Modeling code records

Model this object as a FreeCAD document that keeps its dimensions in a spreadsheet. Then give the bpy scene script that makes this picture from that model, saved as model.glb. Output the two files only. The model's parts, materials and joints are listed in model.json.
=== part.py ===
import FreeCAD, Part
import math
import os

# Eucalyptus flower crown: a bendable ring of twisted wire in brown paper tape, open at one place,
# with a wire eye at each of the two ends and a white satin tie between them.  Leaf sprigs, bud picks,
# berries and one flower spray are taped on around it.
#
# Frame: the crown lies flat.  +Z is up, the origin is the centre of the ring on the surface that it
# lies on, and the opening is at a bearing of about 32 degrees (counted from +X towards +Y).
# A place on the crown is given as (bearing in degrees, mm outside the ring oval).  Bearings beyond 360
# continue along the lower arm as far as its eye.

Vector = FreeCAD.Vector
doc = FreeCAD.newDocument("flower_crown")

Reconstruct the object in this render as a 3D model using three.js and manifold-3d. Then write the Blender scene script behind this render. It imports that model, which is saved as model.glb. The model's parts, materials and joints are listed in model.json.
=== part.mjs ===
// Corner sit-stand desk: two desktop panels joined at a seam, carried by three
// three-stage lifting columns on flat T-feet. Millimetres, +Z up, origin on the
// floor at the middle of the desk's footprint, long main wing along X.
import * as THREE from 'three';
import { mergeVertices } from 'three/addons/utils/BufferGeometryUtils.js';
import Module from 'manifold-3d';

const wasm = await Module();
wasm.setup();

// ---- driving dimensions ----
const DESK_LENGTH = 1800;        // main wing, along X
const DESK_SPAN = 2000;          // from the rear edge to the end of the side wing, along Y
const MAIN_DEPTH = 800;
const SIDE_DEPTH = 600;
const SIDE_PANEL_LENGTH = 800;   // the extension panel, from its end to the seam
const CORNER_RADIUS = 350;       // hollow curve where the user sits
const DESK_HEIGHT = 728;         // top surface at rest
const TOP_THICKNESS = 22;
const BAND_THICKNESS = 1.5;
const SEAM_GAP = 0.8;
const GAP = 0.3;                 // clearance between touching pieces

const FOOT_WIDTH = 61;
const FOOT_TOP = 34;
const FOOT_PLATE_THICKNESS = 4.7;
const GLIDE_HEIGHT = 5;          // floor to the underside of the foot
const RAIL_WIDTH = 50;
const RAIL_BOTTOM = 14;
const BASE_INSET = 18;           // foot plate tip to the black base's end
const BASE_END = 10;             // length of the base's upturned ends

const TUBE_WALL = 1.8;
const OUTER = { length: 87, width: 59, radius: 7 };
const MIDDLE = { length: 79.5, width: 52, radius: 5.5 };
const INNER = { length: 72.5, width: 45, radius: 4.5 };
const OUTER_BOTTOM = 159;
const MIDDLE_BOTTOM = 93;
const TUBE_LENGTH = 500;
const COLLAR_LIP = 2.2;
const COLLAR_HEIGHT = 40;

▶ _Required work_
From the records above, please extract every line and repeat it exactly.

▶ _The output_
Model this object as a FreeCAD document that keeps its dimensions in a spreadsheet. Then give the bpy scene script that makes this picture from that model, saved as model.glb. Output the two files only. The model's parts, materials and joints are listed in model.json.
=== part.py ===
import FreeCAD, Part
import math
import os

# Eucalyptus flower crown: a bendable ring of twisted wire in brown paper tape, open at one place,
# with a wire eye at each of the two ends and a white satin tie between them.  Leaf sprigs, bud picks,
# berries and one flower spray are taped on around it.
#
# Frame: the crown lies flat.  +Z is up, the origin is the centre of the ring on the surface that it
# lies on, and the opening is at a bearing of about 32 degrees (counted from +X towards +Y).
# A place on the crown is given as (bearing in degrees, mm outside the ring oval).  Bearings beyond 360
# continue along the lower arm as far as its eye.

Vector = FreeCAD.Vector
doc = FreeCAD.newDocument("flower_crown")

Reconstruct the object in this render as a 3D model using three.js and manifold-3d. Then write the Blender scene script behind this render. It imports that model, which is saved as model.glb. The model's parts, materials and joints are listed in model.json.
=== part.mjs ===
// Corner sit-stand desk: two desktop panels joined at a seam, carried by three
// three-stage lifting columns on flat T-feet. Millimetres, +Z up, origin on the
// floor at the middle of the desk's footprint, long main wing along X.
import * as THREE from 'three';
import { mergeVertices } from 'three/addons/utils/BufferGeometryUtils.js';
import Module from 'manifold-3d';

const wasm = await Module();
wasm.setup();

// ---- driving dimensions ----
const DESK_LENGTH = 1800;        // main wing, along X
const DESK_SPAN = 2000;          // from the rear edge to the end of the side wing, along Y
const MAIN_DEPTH = 800;
const SIDE_DEPTH = 600;
const SIDE_PANEL_LENGTH = 800;   // the extension panel, from its end to the seam
const CORNER_RADIUS = 350;       // hollow curve where the user sits
const DESK_HEIGHT = 728;         // top surface at rest
const TOP_THICKNESS = 22;
const BAND_THICKNESS = 1.5;
const SEAM_GAP = 0.8;
const GAP = 0.3;                 // clearance between touching pieces

const FOOT_WIDTH = 61;
const FOOT_TOP = 34;
const FOOT_PLATE_THICKNESS = 4.7;
const GLIDE_HEIGHT = 5;          // floor to the underside of the foot
const RAIL_WIDTH = 50;
const RAIL_BOTTOM = 14;
const BASE_INSET = 18;           // foot plate tip to the black base's end
const BASE_END = 10;             // length of the base's upturned ends

const TUBE_WALL = 1.8;
const OUTER = { length: 87, width: 59, radius: 7 };
const MIDDLE = { length: 79.5, width: 52, radius: 5.5 };
const INNER = { length: 72.5, width: 45, radius: 4.5 };
const OUTER_BOTTOM = 159;
const MIDDLE_BOTTOM = 93;
const TUBE_LENGTH = 500;
const COLLAR_LIP = 2.2;
const COLLAR_HEIGHT = 40;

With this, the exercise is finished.